As for the alleged law enforcement techniques and procedures not disclosed by the review, we conclude that the district court did not err in determining that they are not protected by FOIA Exemption 7(E). Some of them already appear in other publicly available materials, and the remainder either (a) are not disclosed by the Ahuas Video, or (b) are not law enforcement techniques or procedures at all, but rather are only the circumstances in which publicly known techniques and procedures were employed. We accordingly affirm for substantially the reasons identified by the district court.

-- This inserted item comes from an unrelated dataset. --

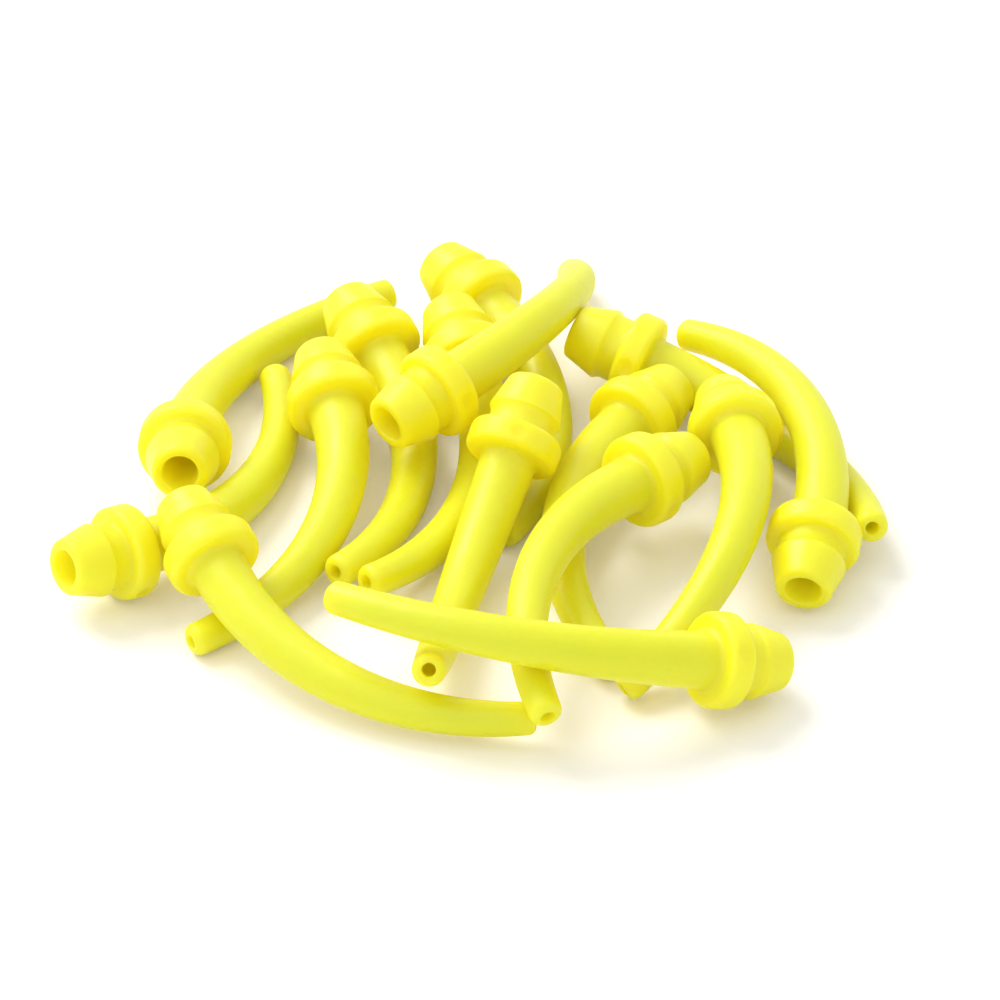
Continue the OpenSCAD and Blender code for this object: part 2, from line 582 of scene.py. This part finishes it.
@dataclass(frozen=True)
class Studio:
    """The table, the lamps, the sky and the camera."""

    table_size: float = 3.0
    sky: float = 0.74
    lamps: tuple[Lamp, ...] = (
        Lamp("key", LampKind.SUN, azimuth=-135, elevation=50, strength=1.7, spread=34),
        Lamp("fill", LampKind.SUN, azimuth=-60, elevation=50, strength=0.5, spread=80),
    )
    camera_aim: tuple[float, float, float] = (2.0 * MM, 1.6 * MM, 0.0)
    camera_azimuth: float = -0.2
    camera_elevation: float = 35.25
    camera_distance: float = 516.8 * MM
    lens: float = 248.7
    sensor: float = 36.0

    def _table(self) -> None:
        """Adds the table's top."""
        top = bmesh.new()
        bmesh.ops.create_grid(top, x_segments=1, y_segments=1, size=self.table_size / 2)
        mesh = bpy.data.meshes.new("table_top")
        top.to_mesh(mesh)
        top.free()
        mesh.materials.append(WhiteTable().build())
        table = bpy.data.objects.new("table_top", mesh)
        bpy.context.scene.collection.objects.link(table)

    def _sky(self) -> None:
        """Lights the scene from all round, and shows plain white to the camera."""
        world = bpy.data.worlds.new("studio")
        bpy.context.scene.world = world
        world.use_nodes = True
        nodes, links = world.node_tree.nodes, world.node_tree.links
        light = nodes["Background"]
        light.inputs["Color"].default_value = (1.0, 1.0, 1.0, 1.0)
        light.inputs["Strength"].default_value = self.sky
        backdrop = nodes.new("ShaderNodeBackground")
        backdrop.inputs["Color"].default_value = (1.0, 1.0, 1.0, 1.0)
        rays = nodes.new("ShaderNodeLightPath")
        seen = rays.outputs["Is Camera Ray"]
        for kind in ("Is Glossy Ray", "Is Transmission Ray"):
            either = nodes.new("ShaderNodeMath")
            either.operation = "MAXIMUM"
            links.new(seen, either.inputs[0])
            links.new(rays.outputs[kind], either.inputs[1])
            seen = either.outputs["Value"]
        mix = nodes.new("ShaderNodeMixShader")
        links.new(seen, mix.inputs["Fac"])
        links.new(light.outputs["Background"], mix.inputs[1])
        links.new(backdrop.outputs["Background"], mix.inputs[2])
        links.new(mix.outputs["Shader"], nodes["World Output"].inputs["Surface"])

    def _camera(self) -> None:
        """Adds the camera and makes it the scene's."""
        data = bpy.data.cameras.new("camera")
        data.lens = self.lens
        data.sensor_width = self.sensor
        data.clip_start = 0.01
        data.clip_end = 10.0
        camera = bpy.data.objects.new("camera", data)
        turn, rise = math.radians(self.camera_azimuth), math.radians(self.camera_elevation)
        away = Vector((math.sin(turn) * math.cos(rise), -math.cos(turn) * math.cos(rise), math.sin(rise)))
        camera.location = Vector(self.camera_aim) + away * self.camera_distance
        camera.rotation_euler = away.to_track_quat("Z", "Y").to_euler()
        bpy.context.scene.collection.objects.link(camera)
        bpy.context.scene.camera = camera

    def build(self) -> None:
        """Builds the whole studio."""
        self._table()
        self._sky()
        for lamp in self.lamps:
            lamp.build()
        self._camera()
        bpy.context.scene.view_settings.view_transform = "Standard"
        LOG.info("studio is ready")


def main() -> None:
    """Builds the studio and the heap, in order."""
    logging.basicConfig(level=logging.INFO, format="%(name)s: %(message)s")
    Studio().build()
    plastic = WaxyPlastic()
    Heap().build(plastic.build(), plastic.slot)


if __name__ == "__main__":
    main()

We have considered all of the DEA’s contentions on appeal and have found in them no basis for reversal. For the foregoing reasons, the judgment of the district court is AFFIRMED. 
      
      . To be clear, we decline to rule on whether the data appearing on screen in the Ahuas Video is protected by FOIA Exemption 7(E) because the district court has not yet definitively ruled on the issue, though we agree that “producing specific flight data might reveal a protected technique or procedure,” Special App’x at 35.
     
      
      . We grant Schwartz’s September 22, 2016 request to take judicial notice of three additional documents. At any stage of a proceeding, a “court may judicially notice a fact that is not subject to reasonable dispute because it ... can be accurately and readily determined from sources whose accuracy cannot reasonably be questioned.” Fed. R. Evid. 201(b)(2); id. 201(d); Hotel Emps. & Rest. Emps. Union, Local 100 v. N.Y.C. Dep’t of Parks & Recreation, 311 F.3d 534, 540 n.1 (2d Cir. 2002). The parties do not dispute the authenticity of the materials offered by Schwartz, and we take notice of the fact that their contents were in the public domain.
     
      
      .We deny Schwartz's pending motion to file a supplemental brief as moot.